Truthfully, the actual demands of the Defund campaign were never seriously engaged with. They were smeared and exaggerated so that Defund was equated with full abolition and abolition conflated with outright anarchy. In reality, Defund makes a simple demand: Reallocate funds from policing to fund social services. In other words we shouldn’t place responsibility for people suffering from homelessness or mental health crises or substance abuse on police. We can put qualified professionals in charge of helping people and as a added benefit those people won’t end up shot.
This reallocated money isn’t just for responding to crises however. By investing in housing, jobs, public health, and education we could be strengthening the social fabric of our communities in a ways that prevent crime.
In 2020, Gallup found 46% of respondents supported reallocating police department funds in this way. I think if pundits and politicians had been willing to engage in good faith discussion of the Defund demands, that number might have grown. Instead Democrats including Barack Obama decided it was better to scold Defund organizers as naive and misguided. While it feels like truly transforming public safety is more out of reach than ever, 2020 succeeded in shifting the conversation about police reform. One underreported victory of 2020 is that programs that send unarmed responders have grown in recent years. And while they are drastically underfunded compared to policing and prisons, initial results are positive.
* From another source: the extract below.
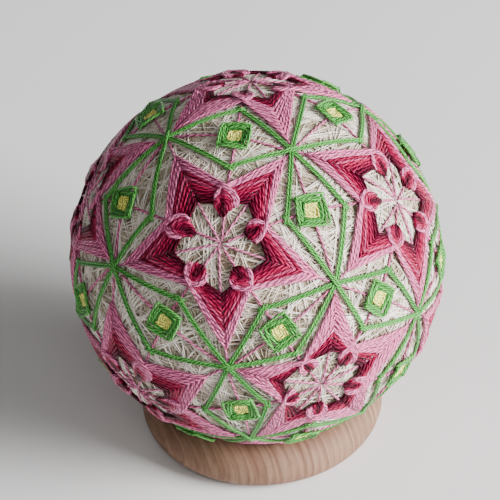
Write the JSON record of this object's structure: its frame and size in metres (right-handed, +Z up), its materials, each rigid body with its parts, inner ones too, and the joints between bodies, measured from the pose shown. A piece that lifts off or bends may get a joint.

And yet many would like to treat the Defund debate as done. The defamation and dismissal of Defund comes at a cost. In NYC, we have had to fight Eric Adams’ cuts to education, libraries and other social services for the third year in a row. During a June heat wave, the lack of Sunday library services was acutely felt. Restorative justice is being cut at a time when it needs to be expanded. Homelessness is at a 10-year high. But Adams’ budget once again has set aside plenty of money for police, including a $275 million Cop City. And so the fight to Defund must continue.
In the 10 years since Mike Brown’s death, too many lives were cut short and turned into hashtags. Philando Castile. Alton Sterling. Sandra Bland. Breonna Taylor. George Floyd. Sonya Massey. Countless names that we will never know but who are mourned by their loved ones. We don’t need more evidence that overpolicing kills. Instead we need a collective commitment to say enough is enough. Those of us who are white need to move past our discomfort with language we find unsettling and actually engage with the meaning of the demands.
When I think of the trajectory of Black Lives Matter since 2020, it is easy to feel dejected. We feel very far away from the mass movement moment of that summer and so many promises have gone unfulfilled.
But when I think back to 2014, I’m also reminded that many of my initial experiences participating in Black Lives Matter activism were losses. Mike Brown’s murderer was acquitted. Bill DeBlasio spoke out against police violence and then retreated. Donald Trump’s election was in some ways a repudiation of the Black Lives Matter movement.
But I learned so much through these experiences and more importantly I found a political home. In December 2014, friends brought my partner and I to a protest led by Jews for Racial and Economic Justice (JFREJ) that shut down Broadway in Manhattan. JFREJ has been my community since then and the place where I’ve found belonging and purpose through numerous fights.
In the same way, 2020 was a year that brought countless people into political organizing and those people continue to make a difference on many fronts. I don’t say this in some sort of “Mike Brown’s death wasn’t for nothing” way. Mike Brown should be alive today. Period. But if there’s any sort of solace to take from the his death and the thousands others taken by police violence since, it’s the fact that more and more people are joining the fight for justice each day.
This movement for justice is one way we can honor Mike Brown’s memory. If you haven’t attended a march since 2020 or you’ve never participated in any type of action before, there is a big beautiful movement waiting to welcome you. There are many roles and many fronts in this fight. One of them is Defund. The language we choose to frame this fight may evolve, but the fight remains the same: move money away from death-making systems of injustice and create life-affirming systems of justice in their place.